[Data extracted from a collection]
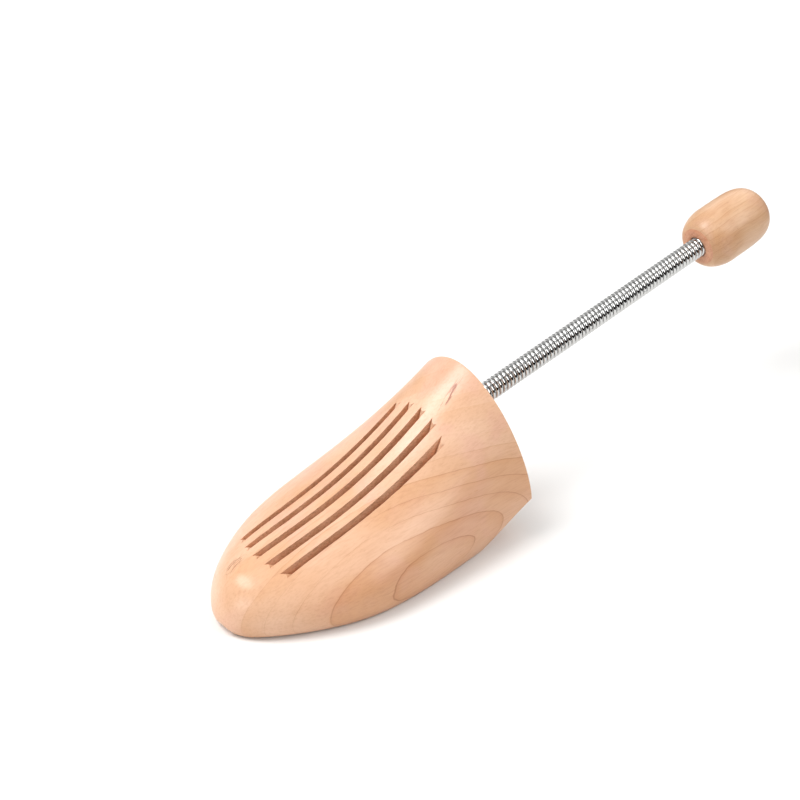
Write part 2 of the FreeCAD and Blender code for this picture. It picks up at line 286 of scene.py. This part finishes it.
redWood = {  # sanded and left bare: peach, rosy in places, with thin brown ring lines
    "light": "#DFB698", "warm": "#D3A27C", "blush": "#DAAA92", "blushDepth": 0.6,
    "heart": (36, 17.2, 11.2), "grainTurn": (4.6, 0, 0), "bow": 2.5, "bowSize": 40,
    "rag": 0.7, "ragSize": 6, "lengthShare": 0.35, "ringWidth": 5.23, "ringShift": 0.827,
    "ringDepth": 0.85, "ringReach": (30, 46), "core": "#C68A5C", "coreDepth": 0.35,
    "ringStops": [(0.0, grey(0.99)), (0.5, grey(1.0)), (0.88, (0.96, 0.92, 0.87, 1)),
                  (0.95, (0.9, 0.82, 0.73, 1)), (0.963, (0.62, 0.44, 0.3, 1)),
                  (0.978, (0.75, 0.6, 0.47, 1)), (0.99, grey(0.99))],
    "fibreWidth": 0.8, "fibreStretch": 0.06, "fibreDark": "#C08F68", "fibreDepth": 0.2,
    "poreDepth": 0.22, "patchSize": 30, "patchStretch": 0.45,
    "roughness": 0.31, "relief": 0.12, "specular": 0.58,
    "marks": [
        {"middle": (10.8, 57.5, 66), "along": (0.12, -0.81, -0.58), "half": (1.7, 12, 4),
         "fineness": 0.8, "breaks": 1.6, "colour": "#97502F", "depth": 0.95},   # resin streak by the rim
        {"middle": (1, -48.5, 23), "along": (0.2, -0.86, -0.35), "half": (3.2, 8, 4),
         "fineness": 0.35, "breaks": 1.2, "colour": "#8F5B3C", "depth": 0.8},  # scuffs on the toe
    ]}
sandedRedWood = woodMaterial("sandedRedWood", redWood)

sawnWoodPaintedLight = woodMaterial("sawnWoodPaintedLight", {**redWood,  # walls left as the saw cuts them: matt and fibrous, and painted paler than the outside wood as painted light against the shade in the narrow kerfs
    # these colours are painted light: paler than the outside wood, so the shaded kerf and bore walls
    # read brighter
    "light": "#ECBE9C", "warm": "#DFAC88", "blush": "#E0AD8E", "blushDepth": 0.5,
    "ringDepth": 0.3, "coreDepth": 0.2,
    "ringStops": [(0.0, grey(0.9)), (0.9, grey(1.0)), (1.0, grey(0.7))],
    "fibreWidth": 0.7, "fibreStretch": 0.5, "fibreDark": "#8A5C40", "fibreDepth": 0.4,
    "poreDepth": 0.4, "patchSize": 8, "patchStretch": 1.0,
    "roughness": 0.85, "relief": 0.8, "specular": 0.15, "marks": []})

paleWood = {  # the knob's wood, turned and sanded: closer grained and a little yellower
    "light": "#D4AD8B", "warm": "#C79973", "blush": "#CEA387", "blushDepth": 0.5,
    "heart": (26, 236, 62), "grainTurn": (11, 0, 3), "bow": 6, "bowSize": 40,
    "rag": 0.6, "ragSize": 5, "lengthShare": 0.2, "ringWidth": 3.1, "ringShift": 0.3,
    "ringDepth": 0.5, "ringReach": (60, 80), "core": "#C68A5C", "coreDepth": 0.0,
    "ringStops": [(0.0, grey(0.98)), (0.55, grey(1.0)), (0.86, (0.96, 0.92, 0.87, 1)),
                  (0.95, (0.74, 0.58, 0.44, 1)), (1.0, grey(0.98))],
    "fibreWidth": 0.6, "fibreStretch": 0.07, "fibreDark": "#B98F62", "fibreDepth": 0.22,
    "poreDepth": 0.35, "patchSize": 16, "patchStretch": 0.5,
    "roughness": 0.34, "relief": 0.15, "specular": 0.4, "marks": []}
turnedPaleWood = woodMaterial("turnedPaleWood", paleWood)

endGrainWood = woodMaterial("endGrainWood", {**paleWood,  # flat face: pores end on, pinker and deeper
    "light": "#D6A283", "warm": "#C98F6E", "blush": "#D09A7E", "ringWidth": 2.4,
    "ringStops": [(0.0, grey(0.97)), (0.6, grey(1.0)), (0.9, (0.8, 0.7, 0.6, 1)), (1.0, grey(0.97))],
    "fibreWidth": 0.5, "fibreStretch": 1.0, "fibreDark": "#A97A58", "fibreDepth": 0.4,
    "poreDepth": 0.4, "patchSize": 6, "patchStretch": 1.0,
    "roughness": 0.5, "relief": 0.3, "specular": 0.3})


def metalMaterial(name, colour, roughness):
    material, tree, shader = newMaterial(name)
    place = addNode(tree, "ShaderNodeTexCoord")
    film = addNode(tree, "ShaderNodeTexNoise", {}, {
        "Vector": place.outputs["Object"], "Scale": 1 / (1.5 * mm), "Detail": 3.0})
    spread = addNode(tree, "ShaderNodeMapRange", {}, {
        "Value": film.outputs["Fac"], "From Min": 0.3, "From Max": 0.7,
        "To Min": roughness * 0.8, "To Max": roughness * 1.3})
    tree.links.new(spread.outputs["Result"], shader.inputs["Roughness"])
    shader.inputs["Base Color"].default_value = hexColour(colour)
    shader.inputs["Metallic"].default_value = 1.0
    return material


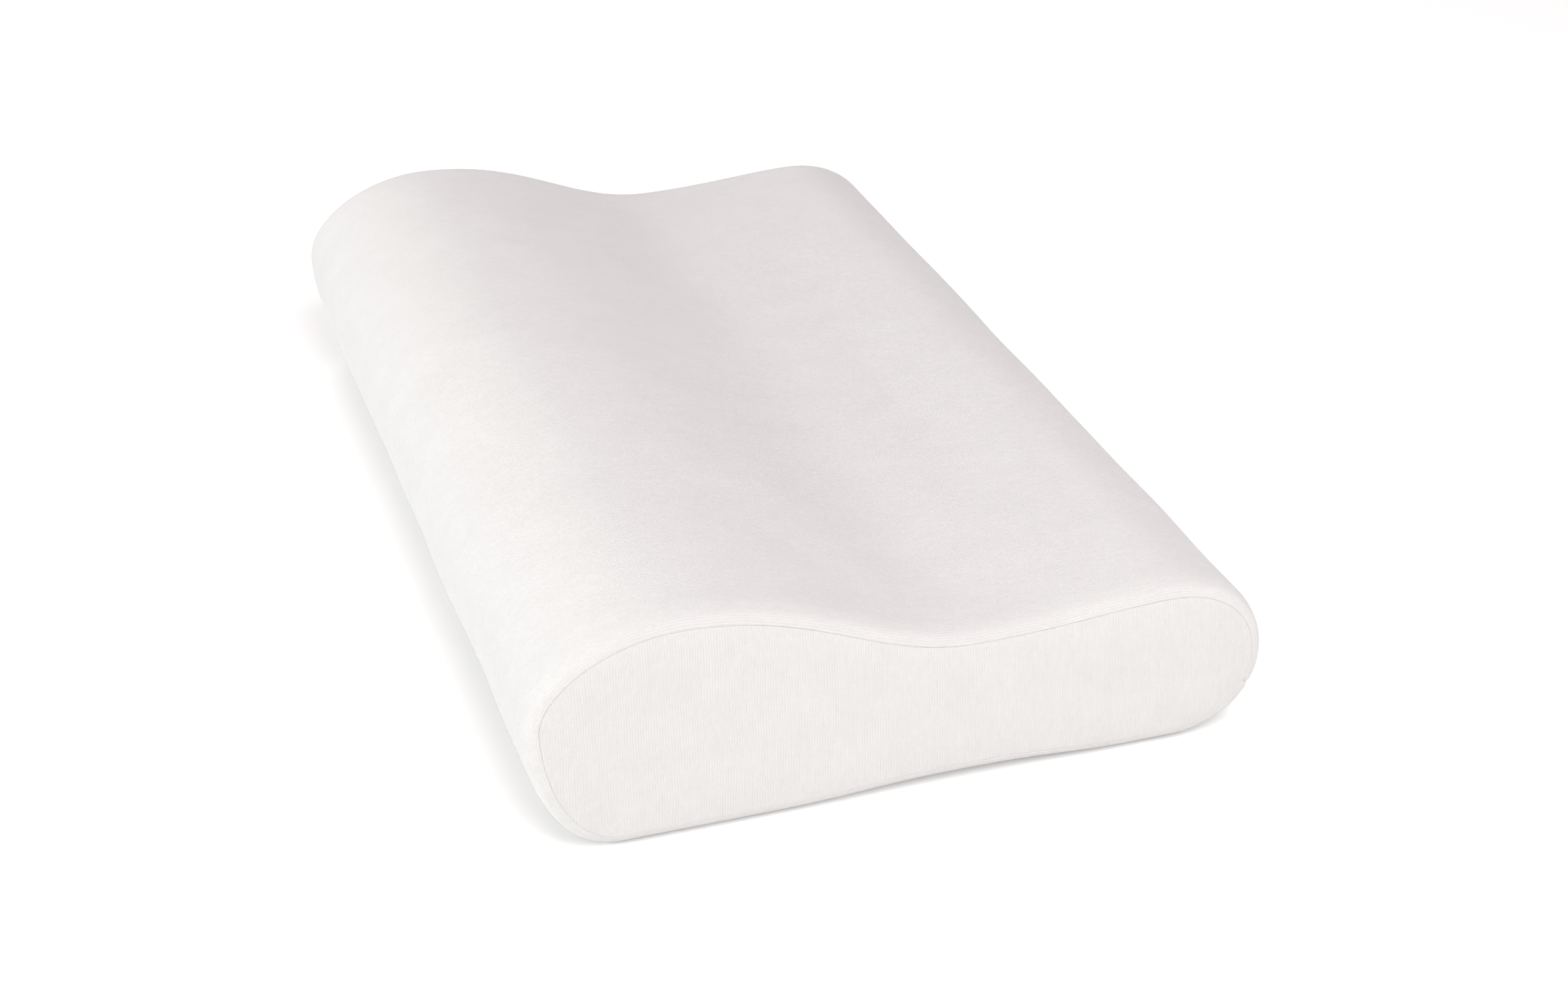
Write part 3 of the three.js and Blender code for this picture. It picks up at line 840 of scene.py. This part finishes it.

• _EXERCISE AIM_:
Copy every line of the records word for word.

• _RESULT_:
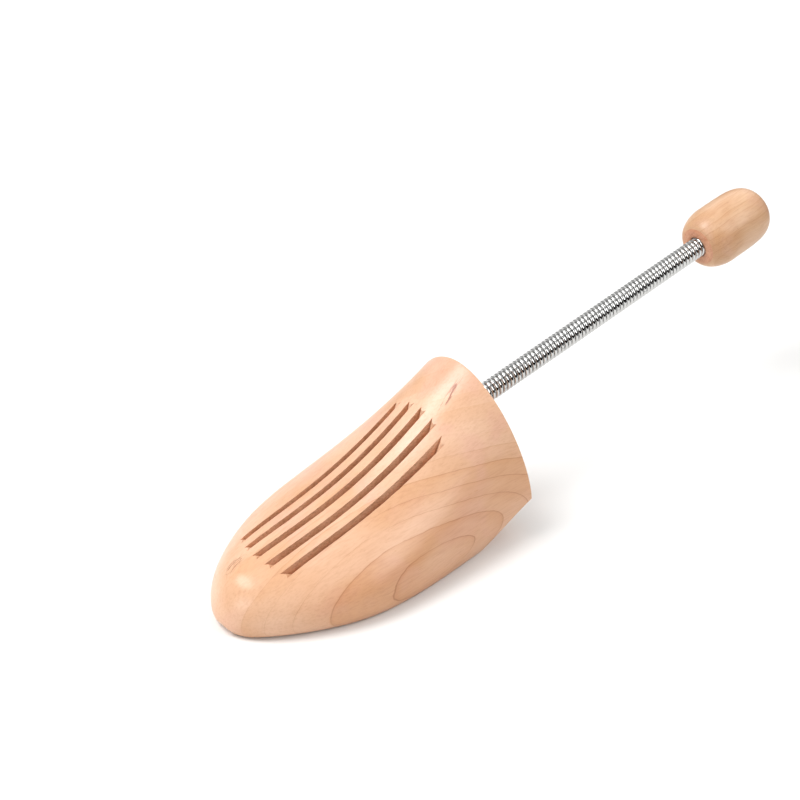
Write part 2 of the FreeCAD and Blender code for this picture. It picks up at line 286 of scene.py. This part finishes it.
redWood = {  # sanded and left bare: peach, rosy in places, with thin brown ring lines
    "light": "#DFB698", "warm": "#D3A27C", "blush": "#DAAA92", "blushDepth": 0.6,
    "heart": (36, 17.2, 11.2), "grainTurn": (4.6, 0, 0), "bow": 2.5, "bowSize": 40,
    "rag": 0.7, "ragSize": 6, "lengthShare": 0.35, "ringWidth": 5.23, "ringShift": 0.827,
    "ringDepth": 0.85, "ringReach": (30, 46), "core": "#C68A5C", "coreDepth": 0.35,
    "ringStops": [(0.0, grey(0.99)), (0.5, grey(1.0)), (0.88, (0.96, 0.92, 0.87, 1)),
                  (0.95, (0.9, 0.82, 0.73, 1)), (0.963, (0.62, 0.44, 0.3, 1)),
                  (0.978, (0.75, 0.6, 0.47, 1)), (0.99, grey(0.99))],
    "fibreWidth": 0.8, "fibreStretch": 0.06, "fibreDark": "#C08F68", "fibreDepth": 0.2,
    "poreDepth": 0.22, "patchSize": 30, "patchStretch": 0.45,
    "roughness": 0.31, "relief": 0.12, "specular": 0.58,
    "marks": [
        {"middle": (10.8, 57.5, 66), "along": (0.12, -0.81, -0.58), "half": (1.7, 12, 4),
         "fineness": 0.8, "breaks": 1.6, "colour": "#97502F", "depth": 0.95},   # resin streak by the rim
        {"middle": (1, -48.5, 23), "along": (0.2, -0.86, -0.35), "half": (3.2, 8, 4),
         "fineness": 0.35, "breaks": 1.2, "colour": "#8F5B3C", "depth": 0.8},  # scuffs on the toe
    ]}
sandedRedWood = woodMaterial("sandedRedWood", redWood)

sawnWoodPaintedLight = woodMaterial("sawnWoodPaintedLight", {**redWood,  # walls left as the saw cuts them: matt and fibrous, and painted paler than the outside wood as painted light against the shade in the narrow kerfs
    # these colours are painted light: paler than the outside wood, so the shaded kerf and bore walls
    # read brighter
    "light": "#ECBE9C", "warm": "#DFAC88", "blush": "#E0AD8E", "blushDepth": 0.5,
    "ringDepth": 0.3, "coreDepth": 0.2,
    "ringStops": [(0.0, grey(0.9)), (0.9, grey(1.0)), (1.0, grey(0.7))],
    "fibreWidth": 0.7, "fibreStretch": 0.5, "fibreDark": "#8A5C40", "fibreDepth": 0.4,
    "poreDepth": 0.4, "patchSize": 8, "patchStretch": 1.0,
    "roughness": 0.85, "relief": 0.8, "specular": 0.15, "marks": []})

paleWood = {  # the knob's wood, turned and sanded: closer grained and a little yellower
    "light": "#D4AD8B", "warm": "#C79973", "blush": "#CEA387", "blushDepth": 0.5,
    "heart": (26, 236, 62), "grainTurn": (11, 0, 3), "bow": 6, "bowSize": 40,
    "rag": 0.6, "ragSize": 5, "lengthShare": 0.2, "ringWidth": 3.1, "ringShift": 0.3,
    "ringDepth": 0.5, "ringReach": (60, 80), "core": "#C68A5C", "coreDepth": 0.0,
    "ringStops": [(0.0, grey(0.98)), (0.55, grey(1.0)), (0.86, (0.96, 0.92, 0.87, 1)),
                  (0.95, (0.74, 0.58, 0.44, 1)), (1.0, grey(0.98))],
    "fibreWidth": 0.6, "fibreStretch": 0.07, "fibreDark": "#B98F62", "fibreDepth": 0.22,
    "poreDepth": 0.35, "patchSize": 16, "patchStretch": 0.5,
    "roughness": 0.34, "relief": 0.15, "specular": 0.4, "marks": []}
turnedPaleWood = woodMaterial("turnedPaleWood", paleWood)

endGrainWood = woodMaterial("endGrainWood", {**paleWood,  # flat face: pores end on, pinker and deeper
    "light": "#D6A283", "warm": "#C98F6E", "blush": "#D09A7E", "ringWidth": 2.4,
    "ringStops": [(0.0, grey(0.97)), (0.6, grey(1.0)), (0.9, (0.8, 0.7, 0.6, 1)), (1.0, grey(0.97))],
    "fibreWidth": 0.5, "fibreStretch": 1.0, "fibreDark": "#A97A58", "fibreDepth": 0.4,
    "poreDepth": 0.4, "patchSize": 6, "patchStretch": 1.0,
    "roughness": 0.5, "relief": 0.3, "specular": 0.3})


def metalMaterial(name, colour, roughness):
    material, tree, shader = newMaterial(name)
    place = addNode(tree, "ShaderNodeTexCoord")
    film = addNode(tree, "ShaderNodeTexNoise", {}, {
        "Vector": place.outputs["Object"], "Scale": 1 / (1.5 * mm), "Detail": 3.0})
    spread = addNode(tree, "ShaderNodeMapRange", {}, {
        "Value": film.outputs["Fac"], "From Min": 0.3, "From Max": 0.7,
        "To Min": roughness * 0.8, "To Max": roughness * 1.3})
    tree.links.new(spread.outputs["Result"], shader.inputs["Roughness"])
    shader.inputs["Base Color"].default_value = hexColour(colour)
    shader.inputs["Metallic"].default_value = 1.0
    return material


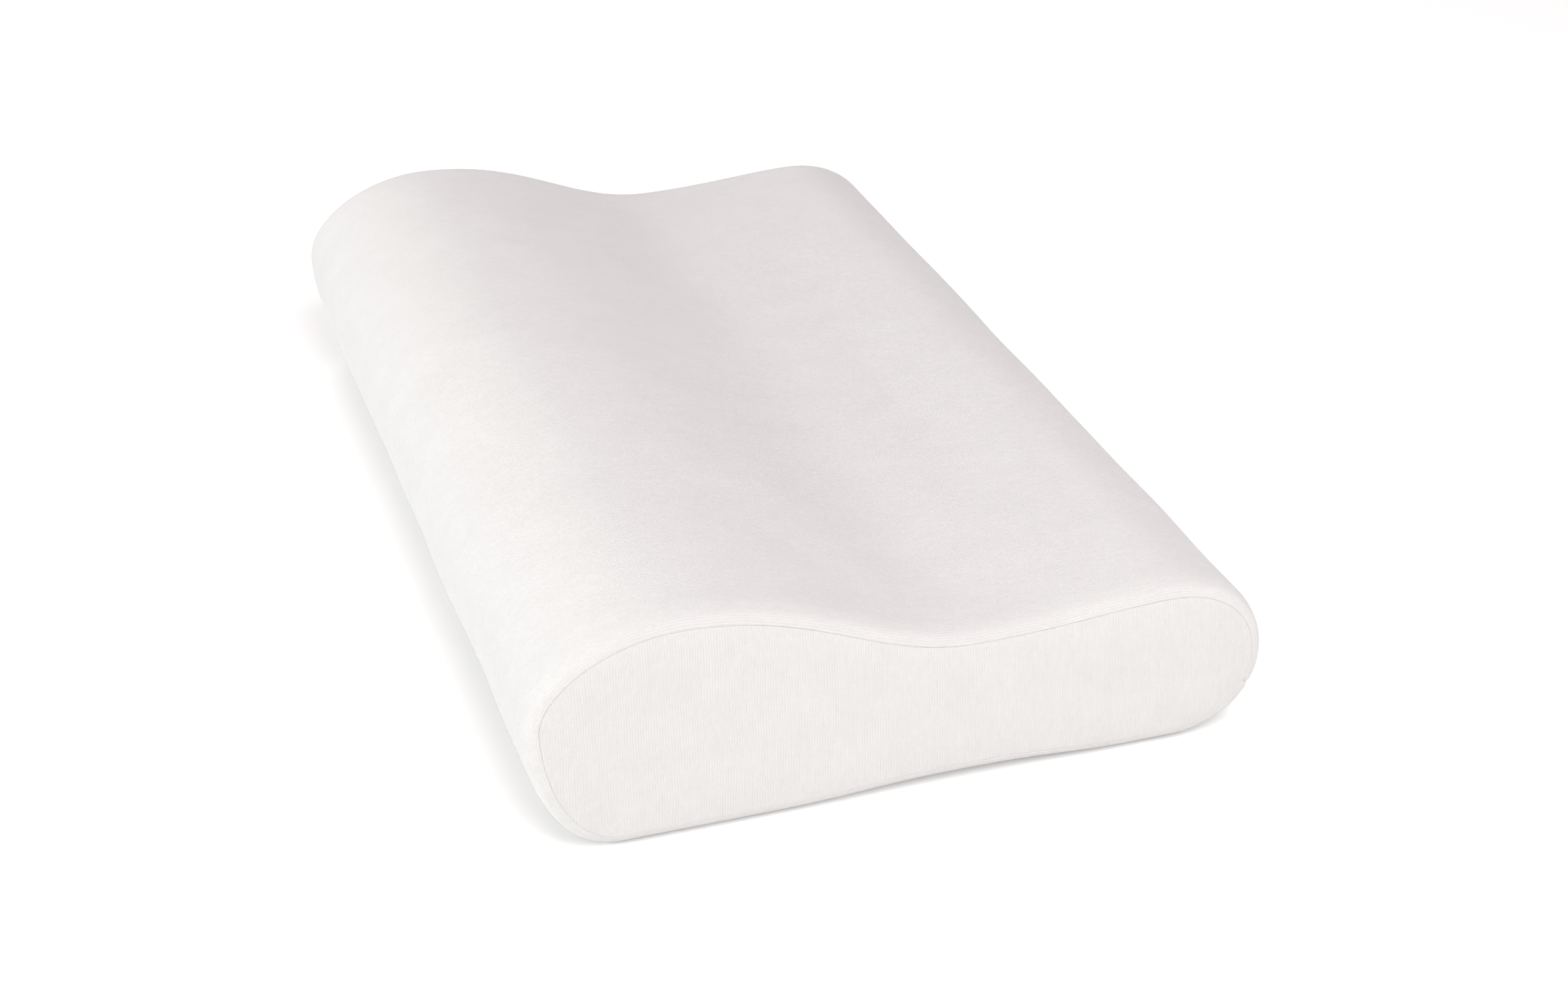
Write part 3 of the three.js and Blender code for this picture. It picks up at line 840 of scene.py. This part finishes it.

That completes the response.